Below are some records; quote exactly the lines from the one that contains "bpy.context.scene.collection.children.link(garment)" through the one that contains "bpy.context.scene.collection.objects.link(empty)", inclusive, and no others.

-- START OF STORED DATA --

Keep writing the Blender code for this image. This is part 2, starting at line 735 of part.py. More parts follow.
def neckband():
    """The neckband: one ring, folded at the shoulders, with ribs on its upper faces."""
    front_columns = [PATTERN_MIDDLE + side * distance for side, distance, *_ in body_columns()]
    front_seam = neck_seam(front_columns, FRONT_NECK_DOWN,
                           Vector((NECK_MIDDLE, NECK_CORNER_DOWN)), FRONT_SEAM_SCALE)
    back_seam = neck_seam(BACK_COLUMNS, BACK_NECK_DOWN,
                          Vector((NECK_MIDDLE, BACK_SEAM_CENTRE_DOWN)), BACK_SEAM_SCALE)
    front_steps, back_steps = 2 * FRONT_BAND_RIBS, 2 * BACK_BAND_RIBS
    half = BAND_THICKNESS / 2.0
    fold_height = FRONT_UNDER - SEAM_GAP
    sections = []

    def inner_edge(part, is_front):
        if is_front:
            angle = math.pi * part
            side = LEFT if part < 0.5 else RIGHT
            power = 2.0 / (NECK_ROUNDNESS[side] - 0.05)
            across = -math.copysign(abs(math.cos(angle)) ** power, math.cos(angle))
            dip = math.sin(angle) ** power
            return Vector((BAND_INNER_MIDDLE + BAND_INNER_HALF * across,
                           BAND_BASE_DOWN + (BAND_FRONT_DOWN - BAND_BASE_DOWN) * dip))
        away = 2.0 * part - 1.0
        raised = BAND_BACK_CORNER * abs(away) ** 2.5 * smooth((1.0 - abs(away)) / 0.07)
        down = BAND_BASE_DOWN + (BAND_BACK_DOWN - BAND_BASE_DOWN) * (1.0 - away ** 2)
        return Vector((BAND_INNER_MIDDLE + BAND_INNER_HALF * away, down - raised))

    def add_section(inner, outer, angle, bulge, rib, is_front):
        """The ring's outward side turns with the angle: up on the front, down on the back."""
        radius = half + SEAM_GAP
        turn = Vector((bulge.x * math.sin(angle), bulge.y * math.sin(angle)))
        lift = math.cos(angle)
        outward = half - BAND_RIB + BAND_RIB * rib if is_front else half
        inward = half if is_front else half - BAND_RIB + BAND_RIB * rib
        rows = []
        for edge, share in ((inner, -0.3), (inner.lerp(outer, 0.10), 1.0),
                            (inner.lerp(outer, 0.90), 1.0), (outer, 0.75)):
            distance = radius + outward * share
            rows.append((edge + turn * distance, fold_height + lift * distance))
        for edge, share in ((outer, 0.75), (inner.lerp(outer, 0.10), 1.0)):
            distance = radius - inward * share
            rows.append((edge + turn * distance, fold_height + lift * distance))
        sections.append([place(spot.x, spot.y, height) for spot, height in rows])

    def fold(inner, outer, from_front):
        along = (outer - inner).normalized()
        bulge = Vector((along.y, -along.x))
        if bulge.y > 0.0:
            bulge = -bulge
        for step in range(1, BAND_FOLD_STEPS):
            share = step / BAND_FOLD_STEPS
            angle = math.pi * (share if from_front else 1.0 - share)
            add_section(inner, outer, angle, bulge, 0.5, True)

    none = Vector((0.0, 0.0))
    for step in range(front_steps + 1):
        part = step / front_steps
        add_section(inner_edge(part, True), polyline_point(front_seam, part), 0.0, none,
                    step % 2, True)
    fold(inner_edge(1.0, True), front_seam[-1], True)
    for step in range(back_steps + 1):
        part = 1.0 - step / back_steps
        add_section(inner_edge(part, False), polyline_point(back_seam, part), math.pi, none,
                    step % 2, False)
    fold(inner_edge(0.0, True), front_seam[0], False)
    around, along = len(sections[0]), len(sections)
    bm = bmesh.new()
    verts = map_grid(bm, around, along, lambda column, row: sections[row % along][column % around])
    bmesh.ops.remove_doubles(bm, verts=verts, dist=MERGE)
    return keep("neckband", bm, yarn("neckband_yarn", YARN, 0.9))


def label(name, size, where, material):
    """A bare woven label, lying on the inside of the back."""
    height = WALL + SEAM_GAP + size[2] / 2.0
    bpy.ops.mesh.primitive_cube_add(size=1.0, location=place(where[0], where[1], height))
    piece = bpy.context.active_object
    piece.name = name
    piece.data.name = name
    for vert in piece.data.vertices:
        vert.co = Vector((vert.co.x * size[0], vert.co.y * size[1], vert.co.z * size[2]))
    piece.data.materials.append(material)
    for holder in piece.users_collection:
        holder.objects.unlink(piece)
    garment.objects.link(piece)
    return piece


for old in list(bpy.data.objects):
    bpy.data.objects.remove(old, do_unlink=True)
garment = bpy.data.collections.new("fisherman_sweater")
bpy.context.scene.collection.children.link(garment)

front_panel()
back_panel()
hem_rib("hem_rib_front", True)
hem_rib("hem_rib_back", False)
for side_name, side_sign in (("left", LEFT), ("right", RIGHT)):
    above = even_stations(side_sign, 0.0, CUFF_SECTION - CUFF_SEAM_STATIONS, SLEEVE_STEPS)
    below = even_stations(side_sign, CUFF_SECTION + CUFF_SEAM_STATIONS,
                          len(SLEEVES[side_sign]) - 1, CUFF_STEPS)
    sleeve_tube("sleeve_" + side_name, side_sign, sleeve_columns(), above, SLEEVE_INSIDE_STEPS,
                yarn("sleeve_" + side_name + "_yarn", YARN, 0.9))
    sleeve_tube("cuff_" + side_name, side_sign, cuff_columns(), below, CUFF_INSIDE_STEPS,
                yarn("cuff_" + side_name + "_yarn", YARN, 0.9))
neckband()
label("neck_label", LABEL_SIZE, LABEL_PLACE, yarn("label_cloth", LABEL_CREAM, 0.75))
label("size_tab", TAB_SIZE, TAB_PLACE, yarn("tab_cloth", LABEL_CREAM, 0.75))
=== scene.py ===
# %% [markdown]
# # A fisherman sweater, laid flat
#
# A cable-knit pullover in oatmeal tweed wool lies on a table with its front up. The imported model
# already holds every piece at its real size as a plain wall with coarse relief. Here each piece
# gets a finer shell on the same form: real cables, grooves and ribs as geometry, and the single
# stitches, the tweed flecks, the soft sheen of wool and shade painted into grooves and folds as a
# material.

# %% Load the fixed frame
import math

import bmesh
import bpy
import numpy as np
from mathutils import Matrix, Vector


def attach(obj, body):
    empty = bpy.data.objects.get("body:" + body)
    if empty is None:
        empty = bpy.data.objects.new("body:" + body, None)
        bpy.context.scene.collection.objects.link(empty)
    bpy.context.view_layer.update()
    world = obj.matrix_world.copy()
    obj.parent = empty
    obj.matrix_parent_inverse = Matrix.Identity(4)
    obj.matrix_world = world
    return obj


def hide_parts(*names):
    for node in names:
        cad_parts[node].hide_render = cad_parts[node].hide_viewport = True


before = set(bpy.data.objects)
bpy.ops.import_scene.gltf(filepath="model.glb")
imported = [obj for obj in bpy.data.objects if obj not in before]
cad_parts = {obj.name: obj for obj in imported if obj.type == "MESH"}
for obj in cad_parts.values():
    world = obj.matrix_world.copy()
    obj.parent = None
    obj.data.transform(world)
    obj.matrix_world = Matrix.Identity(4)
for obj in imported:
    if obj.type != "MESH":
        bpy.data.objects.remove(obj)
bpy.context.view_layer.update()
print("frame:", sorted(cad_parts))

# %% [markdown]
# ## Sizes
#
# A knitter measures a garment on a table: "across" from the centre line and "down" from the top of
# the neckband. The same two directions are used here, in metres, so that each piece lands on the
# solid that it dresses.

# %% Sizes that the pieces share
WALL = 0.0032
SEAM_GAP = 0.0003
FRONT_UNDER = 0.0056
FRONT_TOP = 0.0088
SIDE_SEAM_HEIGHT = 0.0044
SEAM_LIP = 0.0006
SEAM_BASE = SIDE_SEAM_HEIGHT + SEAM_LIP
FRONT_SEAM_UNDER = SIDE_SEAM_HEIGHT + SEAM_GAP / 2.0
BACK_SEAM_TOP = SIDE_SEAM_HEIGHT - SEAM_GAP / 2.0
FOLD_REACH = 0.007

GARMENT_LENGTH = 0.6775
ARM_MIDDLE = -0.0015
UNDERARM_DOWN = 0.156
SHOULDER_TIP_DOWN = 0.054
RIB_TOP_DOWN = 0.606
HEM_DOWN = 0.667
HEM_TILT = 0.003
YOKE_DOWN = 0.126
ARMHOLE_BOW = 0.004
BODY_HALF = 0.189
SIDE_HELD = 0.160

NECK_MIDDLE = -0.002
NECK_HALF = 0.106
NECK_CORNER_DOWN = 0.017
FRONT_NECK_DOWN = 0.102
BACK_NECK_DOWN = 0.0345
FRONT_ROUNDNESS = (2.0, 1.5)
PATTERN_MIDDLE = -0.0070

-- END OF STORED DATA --
-- START OF STORED DATA --

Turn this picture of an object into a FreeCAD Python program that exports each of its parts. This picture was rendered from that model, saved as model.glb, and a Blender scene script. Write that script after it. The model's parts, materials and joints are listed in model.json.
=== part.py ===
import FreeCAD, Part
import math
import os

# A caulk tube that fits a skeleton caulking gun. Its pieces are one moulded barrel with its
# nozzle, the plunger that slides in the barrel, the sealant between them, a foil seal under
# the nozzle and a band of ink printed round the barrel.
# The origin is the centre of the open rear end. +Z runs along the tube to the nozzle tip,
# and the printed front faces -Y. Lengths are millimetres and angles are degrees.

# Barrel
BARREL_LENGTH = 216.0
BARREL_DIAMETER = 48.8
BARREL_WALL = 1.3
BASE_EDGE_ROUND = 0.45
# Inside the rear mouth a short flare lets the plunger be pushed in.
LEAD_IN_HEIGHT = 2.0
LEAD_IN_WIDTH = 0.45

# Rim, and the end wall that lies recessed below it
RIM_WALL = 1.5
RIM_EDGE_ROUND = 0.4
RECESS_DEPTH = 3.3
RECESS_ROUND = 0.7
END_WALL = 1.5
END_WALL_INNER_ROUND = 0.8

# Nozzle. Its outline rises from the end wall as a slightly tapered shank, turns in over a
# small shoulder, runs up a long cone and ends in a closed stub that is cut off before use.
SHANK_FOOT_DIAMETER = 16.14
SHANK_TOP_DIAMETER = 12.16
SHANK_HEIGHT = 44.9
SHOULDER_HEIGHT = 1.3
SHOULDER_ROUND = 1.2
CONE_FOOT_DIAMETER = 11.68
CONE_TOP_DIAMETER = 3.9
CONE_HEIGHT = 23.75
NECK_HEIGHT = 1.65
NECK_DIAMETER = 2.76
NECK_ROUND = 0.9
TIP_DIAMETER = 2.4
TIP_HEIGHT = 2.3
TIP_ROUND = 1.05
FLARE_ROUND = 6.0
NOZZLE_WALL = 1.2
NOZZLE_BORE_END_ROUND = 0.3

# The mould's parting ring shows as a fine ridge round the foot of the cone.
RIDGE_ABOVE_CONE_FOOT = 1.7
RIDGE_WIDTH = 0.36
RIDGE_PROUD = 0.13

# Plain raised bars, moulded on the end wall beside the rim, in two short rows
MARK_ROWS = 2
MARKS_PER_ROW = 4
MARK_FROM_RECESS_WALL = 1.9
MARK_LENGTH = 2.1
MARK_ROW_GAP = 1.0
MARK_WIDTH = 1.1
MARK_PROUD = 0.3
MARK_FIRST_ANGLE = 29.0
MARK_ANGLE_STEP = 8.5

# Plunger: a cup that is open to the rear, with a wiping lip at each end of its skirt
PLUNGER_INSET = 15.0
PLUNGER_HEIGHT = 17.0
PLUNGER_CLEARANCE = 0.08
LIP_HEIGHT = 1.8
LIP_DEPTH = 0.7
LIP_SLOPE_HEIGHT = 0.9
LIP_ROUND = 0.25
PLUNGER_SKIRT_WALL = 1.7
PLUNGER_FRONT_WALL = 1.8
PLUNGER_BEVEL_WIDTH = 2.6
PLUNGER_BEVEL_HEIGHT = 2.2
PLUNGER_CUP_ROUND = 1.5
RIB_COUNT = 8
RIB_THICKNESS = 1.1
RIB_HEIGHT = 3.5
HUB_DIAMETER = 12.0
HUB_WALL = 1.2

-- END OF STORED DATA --
-- START OF STORED DATA --

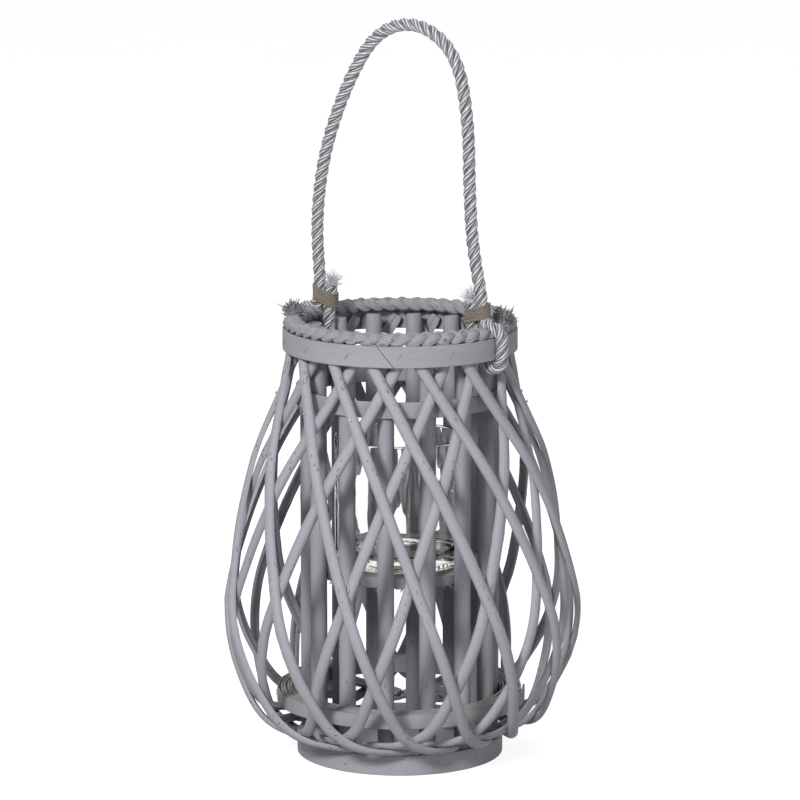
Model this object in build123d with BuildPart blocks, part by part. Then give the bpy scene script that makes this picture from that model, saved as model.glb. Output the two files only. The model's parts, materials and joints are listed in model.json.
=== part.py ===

-- END OF STORED DATA --

#### RESPONSE TO THIS EXERCISE
bpy.context.scene.collection.children.link(garment)

front_panel()
back_panel()
hem_rib("hem_rib_front", True)
hem_rib("hem_rib_back", False)
for side_name, side_sign in (("left", LEFT), ("right", RIGHT)):
    above = even_stations(side_sign, 0.0, CUFF_SECTION - CUFF_SEAM_STATIONS, SLEEVE_STEPS)
    below = even_stations(side_sign, CUFF_SECTION + CUFF_SEAM_STATIONS,
                          len(SLEEVES[side_sign]) - 1, CUFF_STEPS)
    sleeve_tube("sleeve_" + side_name, side_sign, sleeve_columns(), above, SLEEVE_INSIDE_STEPS,
                yarn("sleeve_" + side_name + "_yarn", YARN, 0.9))
    sleeve_tube("cuff_" + side_name, side_sign, cuff_columns(), below, CUFF_INSIDE_STEPS,
                yarn("cuff_" + side_name + "_yarn", YARN, 0.9))
neckband()
label("neck_label", LABEL_SIZE, LABEL_PLACE, yarn("label_cloth", LABEL_CREAM, 0.75))
label("size_tab", TAB_SIZE, TAB_PLACE, yarn("tab_cloth", LABEL_CREAM, 0.75))
=== scene.py ===
# %% [markdown]
# # A fisherman sweater, laid flat
#
# A cable-knit pullover in oatmeal tweed wool lies on a table with its front up. The imported model
# already holds every piece at its real size as a plain wall with coarse relief. Here each piece
# gets a finer shell on the same form: real cables, grooves and ribs as geometry, and the single
# stitches, the tweed flecks, the soft sheen of wool and shade painted into grooves and folds as a
# material.

# %% Load the fixed frame
import math

import bmesh
import bpy
import numpy as np
from mathutils import Matrix, Vector


def attach(obj, body):
    empty = bpy.data.objects.get("body:" + body)
    if empty is None:
        empty = bpy.data.objects.new("body:" + body, None)
        bpy.context.scene.collection.objects.link(empty)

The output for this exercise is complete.